### [Problem]
Starting at the first line of the data below, write out each line exactly until you reach the line containing "import Sketcher", and include that line too.

### [Available data]
-- BEGIN --

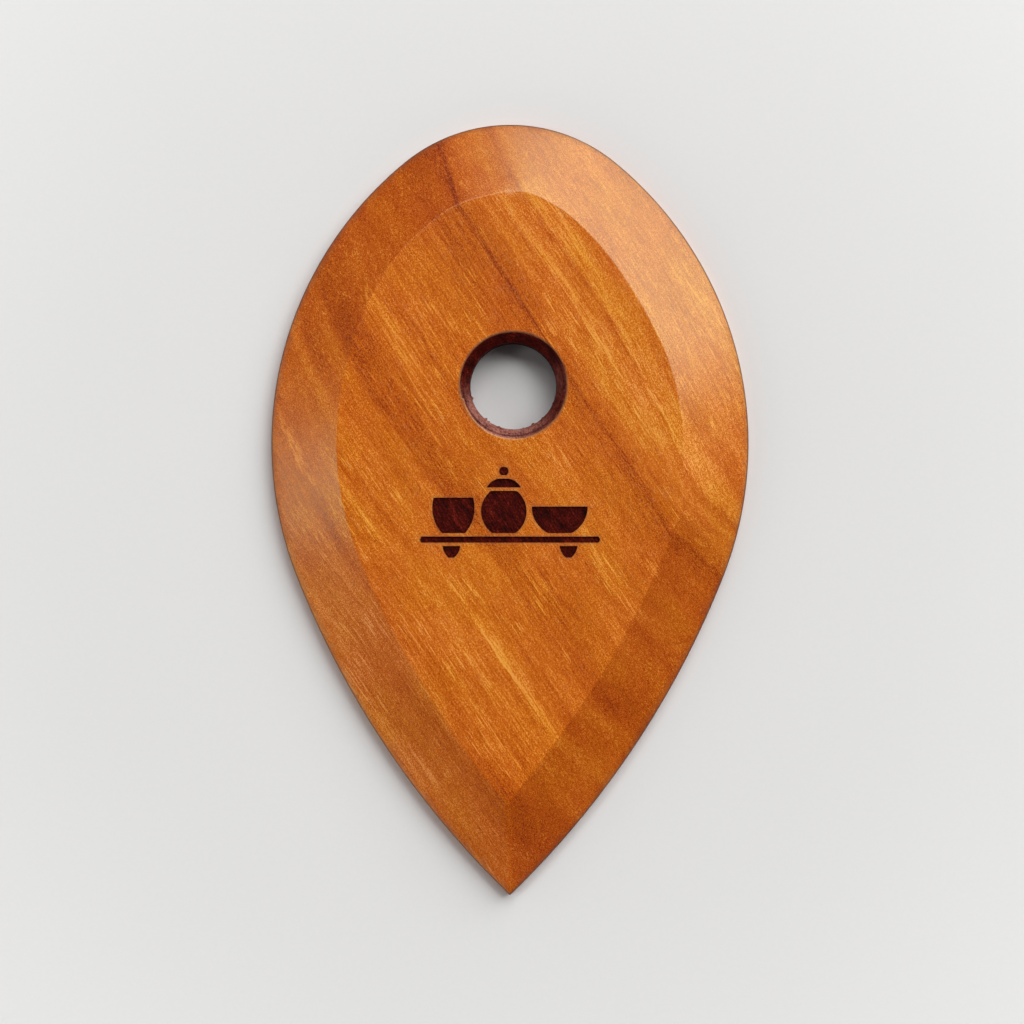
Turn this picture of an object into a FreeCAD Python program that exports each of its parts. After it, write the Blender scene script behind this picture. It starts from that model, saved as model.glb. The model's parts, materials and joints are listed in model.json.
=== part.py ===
"""A potter's rib: a flat teardrop of cherry wood that smooths and shapes clay.

The rib is one piece of wood. Its back is flat, a wide bevel runs round the front down to a thin
working edge, a thumb hole with a countersunk rim goes through it, and a small picture of pots on a
shelf is engraved below the hole.

Frame, in millimetres: the flat back lies on z = 0 and the front faces +Z. +Y points to the round
end and -Y to the pointed end. The origin is the middle of the length and width, on the back.
"""

import FreeCAD
import Part
import math
import os

import Sketcher

# The driving dimensions, in millimetres. Each becomes a cell of the spreadsheet under its alias.
DIMENSIONS = {
    # Outline: one crown arc at the round end, then a shoulder arc and a flank arc on each side.
    "rib_length": 114.3,
    "rib_width": 70.8,
    "crown_radius": 24.6,
    "shoulder_radius": 53.9,
    "flank_radius": 133.5,
    # Section through the edge.
    "stock_thickness": 6.35,
    "edge_land": 2.2,
    "bevel_width": 9.9,
    "back_easing": 0.3,
    # Thumb hole, drilled a little to the right of the centreline.
    "hole_diameter": 12.7,
    "hole_rim_diameter": 15.6,
    "hole_rim_angle": 90.0,
    "hole_height": 18.3,
    "hole_offset": 0.5,
    # Engraving.
    "mark_depth": 0.3,
}

# The engraved picture is made of rounded shapes, each with a flat foot and a flat top. For each:
# the middle of its foot (place, stand), its height, its widths at the foot and at the top, and
# the radius of its bulging sides.
MARK_SHAPES = {
    "left_bracket": (-8.6, -7.0, 1.7, 0.8, 2.6, 2.4),
    "right_bracket": (8.6, -7.0, 1.7, 0.8, 2.6, 2.4),
    "shelf": (0.0, -4.8, 0.9, 26.0, 26.0, 0.6),
    "cup": (-8.3, -3.4, 5.2, 3.4, 5.8, 5.6),
    "jar": (-0.9, -3.4, 6.2, 3.4, 3.8, 3.9),
    "lid": (-0.9, 3.3, 1.3, 5.0, 1.5, 2.5),
    "knob": (-0.9, 5.1, 1.2, 0.7, 0.7, 0.7),
    "bowl": (7.3, -3.4, 3.9, 3.4, 8.2, 4.3),
}
MARK_SIZES = ("place", "stand", "height", "foot", "top", "side")

SHEET = "Dimensions"
# Sketcher's numbers for the sketch's own origin and axes, and for the points of an edge.
X_AXIS, Y_AXIS = -1, -2
ORIGIN = X_AXIS
START, END, CENTRE = 1, 2, 3
UP = FreeCAD.Vector(0, 0, 1)


def cell(name):
    return f"{SHEET}.{name}"


def vector(x, y):
    return FreeCAD.Vector(x, y, 0)


def mirrored(point):
    return vector(-point.x, point.y)


def arc(centre, radius, first, last):
    """An arc, counterclockwise from one angle to another, both in radians."""
    return Part.ArcOfCircle(Part.Circle(centre, UP, radius), first, last)


def add_sheet(doc):
    """Puts the driving dimensions in a spreadsheet, one row each: its name, then its value."""
    sheet = doc.addObject("Spreadsheet::Sheet", SHEET)
    cells = dict(DIMENSIONS)
    for shape, values in MARK_SHAPES.items():
        cells.update({f"{shape}_{size}": value for size, value in zip(MARK_SIZES, values)})
    for row, (alias, value) in enumerate(cells.items(), start=1):
        sheet.set(f"A{row}", alias)
        sheet.set(f"B{row}", str(value))
        sheet.setAlias(f"B{row}", alias)
    doc.recompute()


def add_sketch(body, name, **offset):
    """A sketch parallel to the back. Each offset, x, y or z, is an expression."""
    sketch = body.newObject("Sketcher::SketchObject", name)
    plane = next(o for o in body.Origin.OriginFeatures if o.Role == "XY_Plane")
    sketch.AttachmentSupport = [(plane, "")]
    sketch.MapMode = "FlatFace"
    for axis, expression in offset.items():
        sketch.setExpression(f".AttachmentOffset.Base.{axis}", expression)
    return sketch


def tie(sketch, *constraints):
    """Adds geometric constraints."""
    for constraint in constraints:
        sketch.addConstraint(Sketcher.Constraint(*constraint))


def bind(sketch, name, expression, *constraint):
    """Adds a dimension, names it and binds it to an expression of the spreadsheet's cells."""
    index = sketch.addConstraint(Sketcher.Constraint(*constraint))
    sketch.renameConstraint(index, name)
    sketch.setExpression(f"Constraints.{name}", expression)


def outline_layout():
    """Where the outline's right-hand arcs lie: their centres, and the directions from those
    centres to the points where they join. Each pair of neighbours is tangent."""
    crown, shoulder, flank = (DIMENSIONS[f"{n}_radius"] for n in ("crown", "shoulder", "flank"))
    half_length = DIMENSIONS["rib_length"] / 2
    crown_centre = vector(0, half_length - crown)
    # The shoulder reaches the full width level with its centre.
    shoulder_x = DIMENSIONS["rib_width"] / 2 - shoulder
    drop = math.sqrt((shoulder - crown) ** 2 - shoulder_x**2)
    shoulder_centre = crown_centre + vector(shoulder_x, -drop)
    upper_join = math.atan2(drop, -shoulder_x)
    # The flank's centre is at a known distance from the shoulder's centre and from the tip.
    tip = vector(0, -half_length)
    to_tip = tip - shoulder_centre
    reach = flank - shoulder
    gap = to_tip.Length
    turn = math.acos((gap**2 + reach**2 - flank**2) / (2 * gap * reach))
    heading = math.atan2(to_tip.y, to_tip.x) - turn
    flank_centre = shoulder_centre + vector(reach * math.cos(heading), reach * math.sin(heading))
    lower_join = heading + math.pi
    from_flank = tip - flank_centre
    tip_direction = math.atan2(from_flank.y, from_flank.x)
    return crown_centre, shoulder_centre, flank_centre, upper_join, lower_join, tip_direction


def draw_outline(sketch):
    """The teardrop, in five arcs: the crown, then a shoulder and a flank on each side."""
    crown_at, shoulder_at, flank_at, upper, lower, at_tip = outline_layout()
    crown_r, shoulder_r, flank_r = (DIMENSIONS[f"{n}_radius"] for n in ("crown", "shoulder", "flank"))
    crown, shoulder, flank, left_flank, left_shoulder = sketch.addGeometry(
        [
            arc(crown_at, crown_r, upper, math.pi - upper),
            arc(shoulder_at, shoulder_r, lower, upper),
            arc(flank_at, flank_r, at_tip, lower),
            arc(mirrored(flank_at), flank_r, math.pi - lower, math.pi - at_tip),
            arc(mirrored(shoulder_at), shoulder_r, math.pi - upper, math.pi - lower),
        ]
    )
    tie(
        sketch,
        ("Tangent", crown, START, shoulder, END),
        ("Tangent", shoulder, START, flank, END),
        ("Tangent", crown, END, left_shoulder, START),
        ("Tangent", left_shoulder, END, left_flank, START),
        ("Coincident", flank, START, left_flank, END),
        ("PointOnObject", crown, CENTRE, Y_AXIS),
        ("PointOnObject", flank, START, Y_AXIS),
        ("Symmetric", shoulder, CENTRE, left_shoulder, CENTRE, Y_AXIS),
        ("Equal", flank, left_flank),
    )
    bind(sketch, "crown", cell("crown_radius"), "Radius", crown, crown_r)
    bind(sketch, "shoulder", cell("shoulder_radius"), "Radius", shoulder, shoulder_r)
    bind(sketch, "flank", cell("flank_radius"), "Radius", flank, flank_r)
    crown_height = f"{cell('rib_length')} / 2 - {cell('crown_radius')}"
    bind(sketch, "crown_height", crown_height, "DistanceY", ORIGIN, START, crown, CENTRE, crown_at.y)
    shoulder_reach = f"{cell('shoulder_radius')} - {cell('rib_width')} / 2"
    shoulder_ends = (shoulder, CENTRE, ORIGIN, START, -shoulder_at.x)
    bind(sketch, "shoulder_reach", shoulder_reach, "DistanceX", *shoulder_ends)
    half_length = DIMENSIONS["rib_length"] / 2
    bind(sketch, "tip", f"{cell('rib_length')} / 2", "DistanceY", flank, START, ORIGIN, START, half_length)


def draw_mark_shape(sketch, name):
    """A closed shape standing on the sketch's X axis, with flat foot and top and bulging sides."""
    _, _, height, foot, top, side = MARK_SHAPES[name]
    foot_corner, top_corner = vector(foot / 2, 0), vector(top / 2, height)
    chord = top_corner - foot_corner
    rise = math.sqrt(side**2 - (chord.Length / 2) ** 2) / chord.Length
    centre = (foot_corner + top_corner) / 2 + vector(-chord.y * rise, chord.x * rise)
    first = math.atan2(foot_corner.y - centre.y, foot_corner.x - centre.x)
    last = math.atan2(top_corner.y - centre.y, top_corner.x - centre.x)
    foot_line, right, top_line, left = sketch.addGeometry(
        [
            Part.LineSegment(mirrored(foot_corner), foot_corner),
            arc(centre, side, first, last),
            Part.LineSegment(top_corner, mirrored(top_corner)),
            arc(mirrored(centre), side, math.pi - last, math.pi - first),
        ]
    )
    tie(
        sketch,
        ("Coincident", foot_line, END, right, START),
        ("Coincident", right, END, top_line, START),
        ("Coincident", top_line, END, left, START),
        ("Coincident", left, END, foot_line, START),
        ("Symmetric", foot_line, START, foot_line, END, Y_AXIS),
        ("Symmetric", top_line, START, top_line, END, Y_AXIS),
        ("PointOnObject", foot_line, START, X_AXIS),
        ("Equal", right, left),
    )
    bind(sketch, "foot", cell(f"{name}_foot"), "DistanceX", foot_line, START, foot_line, END, foot)
    bind(sketch, "top", cell(f"{name}_top"), "DistanceX", top_line, END, top_line, START, top)
    bind(sketch, "height", cell(f"{name}_height"), "DistanceY", foot_line, END, top_line, START, height)
    bind(sketch, "side", cell(f"{name}_side"), "Radius", right, side)


def edges_at(feature, height):
    """Names of the feature's edges that lie wholly at one height."""
    names = []
    for number, edge in enumerate(feature.Shape.Edges, start=1):
        box = edge.BoundBox
        if abs(box.ZMin - height) < 1e-6 and abs(box.ZMax - height) < 1e-6:
            names.append(f"Edge{number}")
    return names


def add_blank(body):
    """The wood before any cut. The outline lies where the bevel meets the working edge: below it
    the edge is straight, and above it the bevel leans in to the flat of the front."""
    outline = add_sketch(body, "outline", z=cell("edge_land"))
    draw_outline(outline)
    edge = body.newObject("PartDesign::Pad", "working_edge")
    edge.Profile = outline
    edge.Reversed = True
    edge.setExpression("Length", cell("edge_land"))
    front = body.newObject("PartDesign::Pad", "bevelled_front")
    front.Profile = outline
    bevel_height = f"{cell('stock_thickness')} - {cell('edge_land')}"
    front.setExpression("Length", bevel_height)
    front.setExpression("TaperAngle", f"-atan({cell('bevel_width')} / ({bevel_height}))")
    return front


def add_thumb_hole(body):
    """The thumb hole, drilled right through, with a countersunk rim on the front."""
    place = {"x": cell("hole_offset"), "y": cell("hole_height"), "z": cell("stock_thickness")}
    sketch = add_sketch(body, "thumb_hole_place", **place)
    radius = DIMENSIONS["hole_diameter"] / 2
    circle = sketch.addGeometry(Part.Circle(vector(0, 0), UP, radius))
    tie(sketch, ("Coincident", circle, CENTRE, ORIGIN, START))
    bind(sketch, "radius", f"{cell('hole_diameter')} / 2", "Radius", circle, radius)
    hole = body.newObject("PartDesign::Hole", "thumb_hole")
    hole.Profile = sketch
    body.Document.recompute()
    hole.DepthType = "ThroughAll"
    hole.HoleCutType = "Countersink"
    hole.setExpression("Diameter", cell("hole_diameter"))
    hole.setExpression("HoleCutDiameter", cell("hole_rim_diameter"))
    hole.setExpression("HoleCutCountersinkAngle", cell("hole_rim_angle"))
    return hole


def ease_back(body, hole):
    """Rounds the edges of the back, at the outline and at the thumb hole."""
    easing = body.newObject("PartDesign::Fillet", "back_easing")
    easing.Base = (hole, edges_at(hole, 0))
    easing.setExpression("Radius", cell("back_easing"))
    return easing


def engrave(body, name):
    """One shape of the engraved picture, cut down from the front face."""
    place = {"x": cell(f"{name}_place"), "y": cell(f"{name}_stand"), "z": cell("stock_thickness")}
    sketch = add_sketch(body, f"{name}_shape", **place)
    draw_mark_shape(sketch, name)
    pocket = body.newObject("PartDesign::Pocket", f"{name}_engraving")
    pocket.Profile = sketch
    pocket.setExpression("Length", cell("mark_depth"))
    return pocket


def add_rib(doc):
    """The whole rib, one feature after another. Each cut has to take wood away."""
    rib = doc.addObject("PartDesign::Body", "wooden_rib")
    rib.Label = "wooden_rib"
    rib.Placement = FreeCAD.Placement()
    blank = add_blank(rib)
    hole = add_thumb_hole(rib)
    doc.recompute()
    cuts = [hole, ease_back(rib, hole)]
    cuts += [engrave(rib, name) for name in MARK_SHAPES]
    doc.recompute()
    volume = blank.Shape.Volume
    for cut in cuts:
        if cut.Shape.Volume >= volume:
            raise RuntimeError(f"{cut.Name} took nothing away")
        volume = cut.Shape.Volume
    return rib


def check(doc, bodies):
    """Stops if any feature failed, or a body isn't one valid solid."""
    for item in doc.Objects:
        if {"Invalid", "Error"} & set(item.State):
            raise RuntimeError(f"{item.Name} failed: {item.State}")
    for body in bodies:
        if body.Shape.isNull() or not body.Shape.isValid() or len(body.Shape.Solids) != 1:
            raise RuntimeError(f"{body.Label} isn't one valid solid")


def main():
    doc = FreeCAD.newDocument("potters_rib")
    add_sheet(doc)
    bodies = [add_rib(doc)]
    check(doc, bodies)
    os.makedirs("parts", exist_ok=True)
    for body in bodies:
        body.Shape.exportStep(f"parts/{body.Label}.step")


main()
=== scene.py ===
import json
import math

import bpy
import numpy as np
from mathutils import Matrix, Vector, geometry, kdtree, noise


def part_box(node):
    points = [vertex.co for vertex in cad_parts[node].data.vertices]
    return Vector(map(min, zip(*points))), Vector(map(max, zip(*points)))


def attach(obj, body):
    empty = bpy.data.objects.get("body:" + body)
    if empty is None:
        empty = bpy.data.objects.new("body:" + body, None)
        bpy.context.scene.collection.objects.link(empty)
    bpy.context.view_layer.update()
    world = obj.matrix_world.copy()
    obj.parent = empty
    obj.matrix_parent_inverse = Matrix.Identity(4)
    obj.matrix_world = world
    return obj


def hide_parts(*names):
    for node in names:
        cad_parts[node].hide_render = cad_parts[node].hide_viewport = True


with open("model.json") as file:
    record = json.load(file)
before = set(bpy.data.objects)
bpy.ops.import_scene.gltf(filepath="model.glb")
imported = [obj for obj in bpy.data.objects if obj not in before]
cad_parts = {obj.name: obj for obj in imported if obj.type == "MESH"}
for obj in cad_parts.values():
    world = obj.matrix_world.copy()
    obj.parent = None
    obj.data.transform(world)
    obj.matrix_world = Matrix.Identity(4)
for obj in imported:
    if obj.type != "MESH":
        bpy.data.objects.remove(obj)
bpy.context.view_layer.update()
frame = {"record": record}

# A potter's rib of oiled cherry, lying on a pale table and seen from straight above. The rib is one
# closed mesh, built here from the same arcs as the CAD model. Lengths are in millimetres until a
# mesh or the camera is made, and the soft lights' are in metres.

MM = 0.001
BODY = "root"
NODE = "wooden_rib"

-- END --

### [Exercise result]
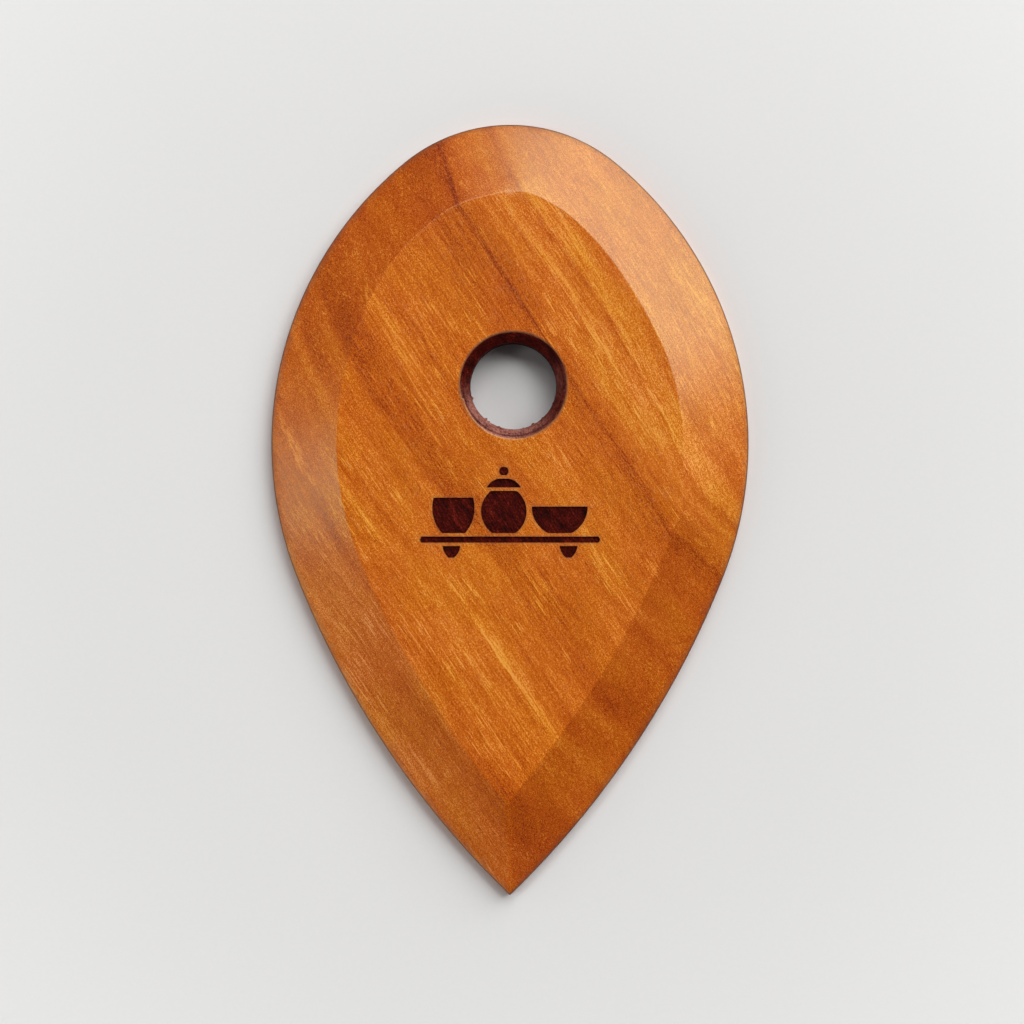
Turn this picture of an object into a FreeCAD Python program that exports each of its parts. After it, write the Blender scene script behind this picture. It starts from that model, saved as model.glb. The model's parts, materials and joints are listed in model.json.
=== part.py ===
"""A potter's rib: a flat teardrop of cherry wood that smooths and shapes clay.

The rib is one piece of wood. Its back is flat, a wide bevel runs round the front down to a thin
working edge, a thumb hole with a countersunk rim goes through it, and a small picture of pots on a
shelf is engraved below the hole.

Frame, in millimetres: the flat back lies on z = 0 and the front faces +Z. +Y points to the round
end and -Y to the pointed end. The origin is the middle of the length and width, on the back.
"""

import FreeCAD
import Part
import math
import os

import Sketcher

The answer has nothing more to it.